How deep do you dive into themes of the supernatural, or otherwise unnatural?

No one ever levitates anything off a table, but there are things that are unexplainable. The whole point of it is to be able to tell a story that can be read in two ways, which is probably one of the reasons it’s taken me so long to get the structure of the show right. Because every time something happens in the show that is seemingly unexplainable, the point is that the characters look for the explanation behind the unexplainable — and they find it. One of the ways we pitched the show is, “Is this a miracle or is it a crime?” And it often depends on your personal belief system. If your mind is open to incredible miracles, then you can watch the show and enjoy it on one level. And if you look for explanations — if you refuse to accept the divine or miraculous events — then you can always find the logic behind something.

How important did you feel it was to balance characters who fell on both sides of that belief system?

I was creating characters that are from a very privileged world. I wanted to tell a story where we present this seemingly perfect family. If you’re on the outside looking in they have everything: They have this perfect family, this perfect house, these incredibly successful careers; they have this beautiful newborn baby. And you feel like nothing could possibly go wrong. But when we enter through the character of Leanne, the nanny who comes to work in the house, as soon as she goes behind the closed doors, she realizes that actually everything is broken within this family — everything has fallen apart and it’s simply a facade they’re presenting. With Leanne stepping in, is she there to fix everything or exploit everything? From Sean’s perspective, he is someone who is looking at the rational arguments of everything. When we come into the show, he’s presented with what on the face of it could be a miracle but then again could be a crime — an exploitation. And he’s a character who goes on a journey of not trusting and not believing anything he’s seeing, but by the end of the first season his mind has been opened to another reality, another possibility, something that he’s never thought of before. So, in a sense, it’s very much his journey into religious acceptance.

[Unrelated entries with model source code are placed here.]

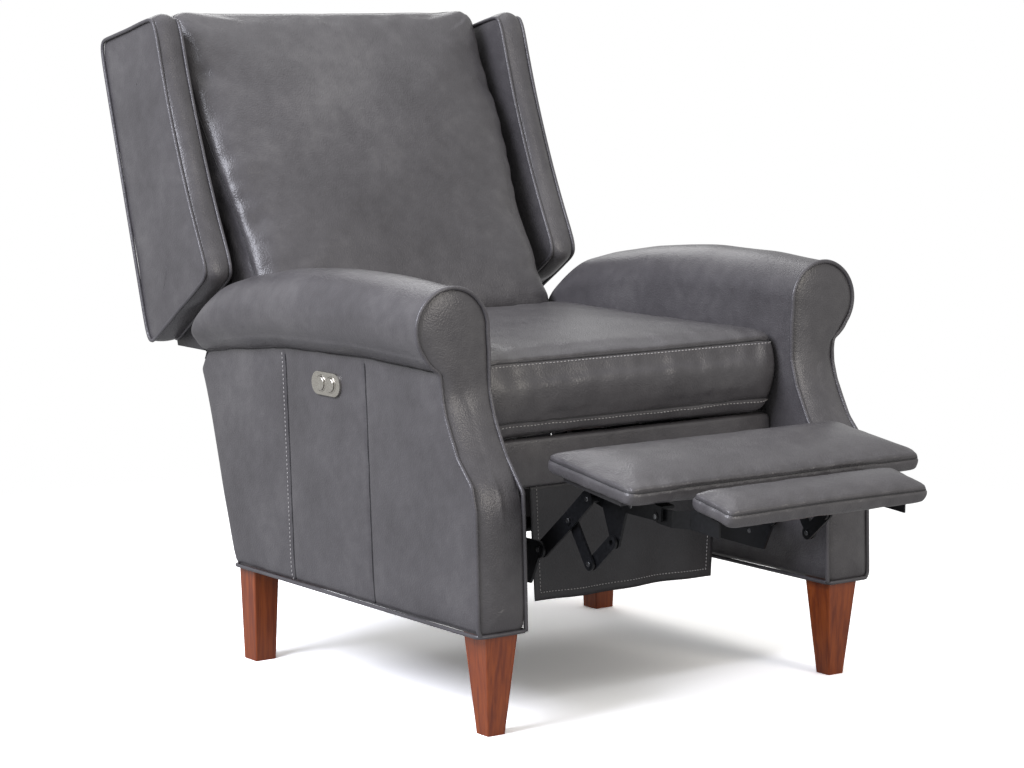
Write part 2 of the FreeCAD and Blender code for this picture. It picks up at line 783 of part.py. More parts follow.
# The drive lies on the two cross tubes, its tube held at the front by a saddle.
along_y = Vector(0, 1, 0)
drive_z = tube_z + cross_tube_radius + clearance + motor_radius
motor_front_y = rear_tube_y - motor_length / 2
parts["drive_motor"] = Part.makeCylinder(motor_radius, motor_length, Vector(0, motor_front_y, drive_z), along_y)
parts["drive_saddle"] = block(
    (-carriage_half_width, front_tube_y - cross_tube_radius, tube_z + cross_tube_radius + clearance),
    (carriage_half_width, front_tube_y + cross_tube_radius, drive_z + carriage_half_width),
)
tube_front_y = front_tube_y + cross_tube_radius + clearance
tube_length = motor_front_y - clearance - tube_front_y
tube_start = Vector(0, tube_front_y, drive_z)
parts["drive_tube"] = Part.makeCylinder(drive_tube_radius, tube_length, tube_start, along_y)
carriage = block((-carriage_half_width, tube_front_y + clearance, drive_z - carriage_half_width),
                 (carriage_half_width, tube_front_y + carriage_length, drive_z + carriage_half_width))
bore = Part.makeCylinder(drive_tube_radius + running_clearance, tube_length, tube_start, along_y)
parts["drive_carriage"] = carriage.cut(bore)

# The origin is on the floor, half way between the extension pad's front and the wings' back.
lows = [solid.BoundBox.YMin for solid in parts.values()]
highs = [solid.BoundBox.YMax for solid in parts.values()]
middle_y = (min(lows) + max(highs)) / 2
os.makedirs("parts", exist_ok=True)
for name, solid in parts.items():
    solid.translate(Vector(0, -middle_y, 0))
    solid.exportStep("parts/" + name + ".step")
print("middle_y", round(middle_y, 4))
print("parts", len(parts), "solids", sum(len(solid.Solids) for solid in parts.values()))
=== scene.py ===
import bpy
import bmesh
import json
import math
from mathutils import Matrix, Vector, noise
from mathutils.bvhtree import BVHTree
from mathutils.kdtree import KDTree


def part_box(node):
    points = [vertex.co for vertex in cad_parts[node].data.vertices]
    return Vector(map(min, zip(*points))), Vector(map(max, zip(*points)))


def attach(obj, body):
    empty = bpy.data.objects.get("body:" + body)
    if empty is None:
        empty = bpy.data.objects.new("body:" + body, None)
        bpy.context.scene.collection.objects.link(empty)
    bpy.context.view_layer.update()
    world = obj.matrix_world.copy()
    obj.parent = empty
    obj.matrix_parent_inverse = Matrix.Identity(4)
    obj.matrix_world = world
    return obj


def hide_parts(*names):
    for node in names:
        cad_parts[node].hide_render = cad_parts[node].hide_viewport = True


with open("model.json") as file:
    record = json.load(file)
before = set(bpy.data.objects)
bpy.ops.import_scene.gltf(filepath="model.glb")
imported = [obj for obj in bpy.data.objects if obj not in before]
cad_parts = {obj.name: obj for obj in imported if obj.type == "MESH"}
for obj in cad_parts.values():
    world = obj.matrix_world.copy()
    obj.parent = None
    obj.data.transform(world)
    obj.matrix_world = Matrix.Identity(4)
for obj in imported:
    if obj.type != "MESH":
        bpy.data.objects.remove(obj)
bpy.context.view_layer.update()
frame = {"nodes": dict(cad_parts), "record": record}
print("frame loaded", len(frame["nodes"]), "nodes")

# Places below are (x, y, z) in mm, with y counted back from the arms' front face.
frontToOrigin = 378.5911


def place(x, y, z):
    return Vector((x, y - frontToOrigin, z)) / 1000


def lerp(low, high, share):
    return low + (high - low) * share


def table(value, rows):
    # reads a short table of (value, answer) rows, straight between them
    if value <= rows[0][0]:
        return rows[0][1]
    for (a, fa), (b, fb) in zip(rows, rows[1:]):
        if value <= b:
            return lerp(fa, fb, (value - a) / (b - a))
    return rows[-1][1]


def smooth(share):
    share = max(0.0, min(1.0, share))
    return share * share * (3 - 2 * share)


def hexColor(text, alpha=1.0):
    channels = []
    for start in (1, 3, 5):
        value = int(text[start:start + 2], 16) / 255
        channels.append(value / 12.92 if value <= 0.04045 else ((value + 0.055) / 1.055) ** 2.4)
    return (*channels, alpha)


def addNode(tree, kind, settings=None, links=None):
    # settings go to the node or, if it has none of that name, to its sockets; links are {socket: output}
    node = tree.nodes.new(kind)
    for key, value in (settings or {}).items():
        if isinstance(key, str) and hasattr(node, key):
            setattr(node, key, value)
        else:
            node.inputs[key].default_value = value
    for key, output in (links or {}).items():
        tree.links.new(output, node.inputs[key])
    return node


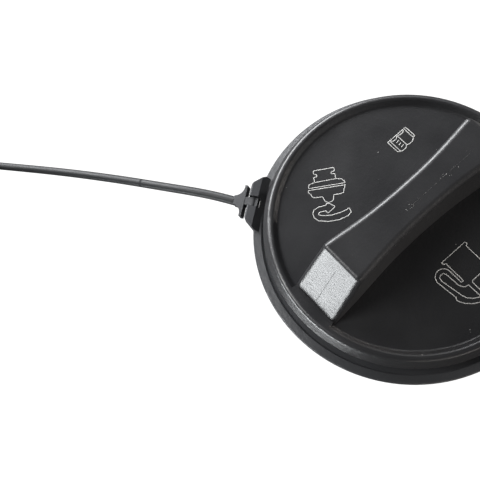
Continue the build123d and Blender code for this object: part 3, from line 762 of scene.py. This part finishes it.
# %% [markdown]
# ## The strap
#
# The strap is a cord of soft plastic that keeps the bends it was packed with. It leaves the yoke,
# falls to the floor and turns back to its anchor. One smooth NURBS line through its route is its
# centre line, and a round section follows it. About a fifth of the way along, a fine dull ring
# shows where two halves of its mould met end to end. The ring is in the material: a plane cuts
# the strap there, and whatever lies within about a third of a millimetre of the plane is dull.
# The spline's order is set after its points are added, because set before, it leaves straight
# runs.

# %% Ring mark in a material
def ring_mark(material, point, along, half_width):
    """Dull the surface close to a plane through a point, square to a direction."""
    tree = material.node_tree
    shader = tree.nodes["Principled BSDF"]
    axis = Vector(along).normalized()
    where = add(tree, "ShaderNodeTexCoord")
    reach = add(tree, "ShaderNodeVectorMath", operation="DOT_PRODUCT")
    reach.inputs[1].default_value = axis
    away = add(tree, "ShaderNodeMath", operation="SUBTRACT")
    away.inputs[1].default_value = Vector(point).dot(axis)
    size = add(tree, "ShaderNodeMath", operation="ABSOLUTE")
    inside = add(tree, "ShaderNodeMath", operation="LESS_THAN")
    inside.inputs[1].default_value = half_width
    dull = add(tree, "ShaderNodeMix", data_type="FLOAT")
    dull.inputs["B"].default_value = 1.0
    tree.links.new(where.outputs["Object"], reach.inputs[0])
    tree.links.new(reach.outputs["Value"], away.inputs[0])
    tree.links.new(away.outputs[0], size.inputs[0])
    tree.links.new(size.outputs[0], inside.inputs[0])
    tree.links.new(inside.outputs[0], dull.inputs["Factor"])
    tree.links.new(shader.inputs["Roughness"].links[0].from_socket, dull.inputs["A"])
    tree.links.new(dull.outputs["Result"], shader.inputs["Roughness"])


# Painted shade: a darker copy of the yoke's tether plastic, against the strong light from the left.
strap_plastic = moulded("strap_plastic", (0.014, 0.015, 0.016), (0.020, 0.021, 0.022), 0.42, 1500,
                        0.3, specular=0.20)
ring_mark(strap_plastic, point=(-0.044, 0.0675, 0.0246), along=(-8.8, 15.6, -6.0),
          half_width=0.36 * MM)
print("strap material:", strap_plastic.name)

# %% The strap's route
PIN_RADIUS, PIN_HEIGHT = 42.9, 35.9    # mm from the cap's axis and floor to the hinge pin
YOKE_REACH = 5.7                       # mm from the pin to the end of the yoke
azimuth, droop = math.radians(126.2), math.radians(13.0)
pin = Vector((PIN_RADIUS * math.cos(azimuth), PIN_RADIUS * math.sin(azimuth), PIN_HEIGHT)) * MM
outward = Vector((math.cos(azimuth) * math.cos(droop), math.sin(azimuth) * math.cos(droop),
                  -math.sin(droop)))
strap_exit = pin + outward * YOKE_REACH * MM
strap_route = [
    (-30.85, 43.85, 33.3), (-34.9, 51.1, 31.2), (-40.0, 60.2, 27.5), (-48.8, 75.8, 21.5),
    (-60.3, 95.0, 13.8), (-73.0, 114.3, 6.7), (-86.2, 132.2, 2.4), (-97.5, 144.6, 1.35),
    (-112.0, 145.6, 1.35), (-121.7, 135.5, 1.35), (-120.2, 121.6, 1.35), (-108.6, 113.8, 1.35)]
route = [strap_exit] + [Vector(point) * MM for point in strap_route]
print("strap control points:", len(route))

# %% Strap
STRAP_RADIUS = 1.3    # mm
strap_curve = bpy.data.curves.new("strap_line", "CURVE")
strap_curve.dimensions = "3D"
spline = strap_curve.splines.new("NURBS")
spline.points.add(len(route) - 1)
for control, point in zip(spline.points, route):
    control.co = (*point, 1)
spline.order_u = 3
spline.use_endpoint_u = True
spline.resolution_u = 16
strap_curve.bevel_depth = STRAP_RADIUS * MM
strap_curve.bevel_resolution = 7
strap_curve.use_fill_caps = True
strap_curve.materials.append(strap_plastic)
strap = bpy.data.objects.new("strap_cord", strap_curve)
scene.collection.objects.link(strap)
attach(strap, "tether")
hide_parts("tether_strap")
print("strap leaves the yoke at", [round(value, 4) for value in strap_exit])
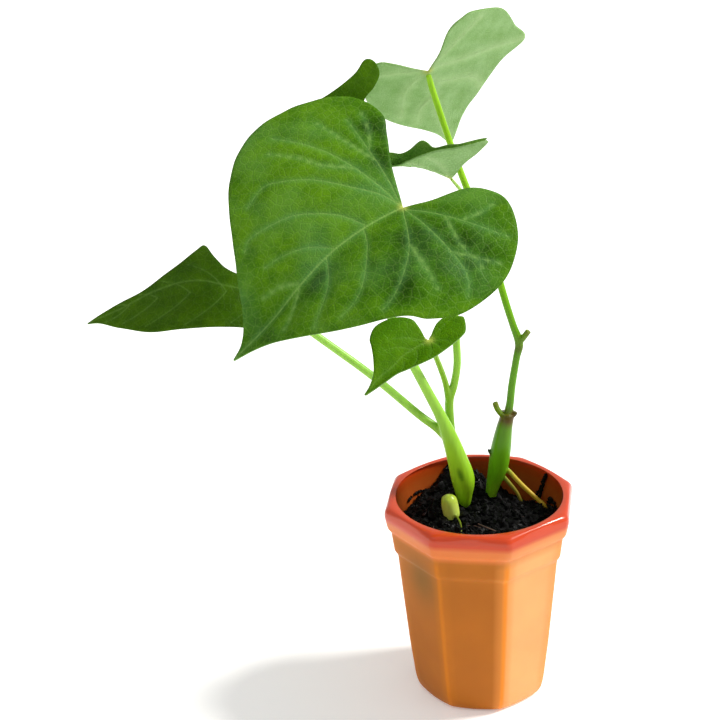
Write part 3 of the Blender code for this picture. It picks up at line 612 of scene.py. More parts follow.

What was the collaboration like with executive producer/director M. Night Shyamalan?

When Night and I first met, I had two episodes already written and he reacted very strongly to those. He became a great sounding board. Pretty much with every episode, I dive in, I write what I believe in, I take the story where I think the next step is, and then he and I sit down to discuss that script — that step — looking to what we’re delivering. He and I have a similar sensibility in we’re contrarians, in a sense; we both want to deliver what people aren’t expecting. But that doesn’t always mean a big plot twist; it can just mean [not to] go down the usual path or scare people where they want to be scared. We put them on edge and then throw something in that’s going to knock them off-balance.

How did you approach the inclusion of narrative twists in the storytelling over the course of the season?

It never felt like there needed to be twists or supernatural elements coming in. It always felt like a natural progression. It’s the stranger in the nest type of story. There’s someone living upstairs and we don’t know who they are, what they’ve done, what their motivation is. And we’re seeing it differently. Dorothy sees this nanny as a godsend — somebody who’s allowing her to continue her career and somebody who’s perfect in every way for her — whereas Sean is seeing an intruder who is manipulating their environment and is a threat to his wife and the stability of the lie he’s created. By the time you reach the end of Episode 1, the tension between these characters and how everyone wants a different outcome is what drives us forward.

What was the most challenging part of this story to crack?

When Night and I took the show out to pitch, there was a very definite moment of revelation in the show. Because we’re writing about a family that has experienced a tragedy but is avoiding dealing with that tragedy, there was always going to be the moment in which we had to tell the audience how that tragedy occurred. It was a conversation Night and I had. I knew what the tragedy was, and he had a pitch on how it occurred, and I had a pitch on what happened after it occurred. So we went into it knowing that was very much Episode 9, the second episode that Night directed, and we knew we had to get to that point, so the challenge was, how much can we tell and what can we do with the audience up to the point where we tell them what’s in the past? The danger’s always in when you get to that point if they’re going to be disappointed or if it is going to be something that helps tell the next chapter in the story. For me as a writer, knowing I had to hit that mark at a certain point was always the challenge. But when we got there, it ended up being the easiest episode to write because with everything we had set up in the first eight episodes, as soon as I was writing nine, I was confident this was it and the audience would want to find out the secret the characters are hiding from each other — not just what we’re not telling the audience but what Dorothy as a character has repressed and what Leanne as a charater did not know before she came into this story, and it’s what Sean and Julian [Rupert Grint] as characters desperately have to protect. It was a big turning point we always had to build towards.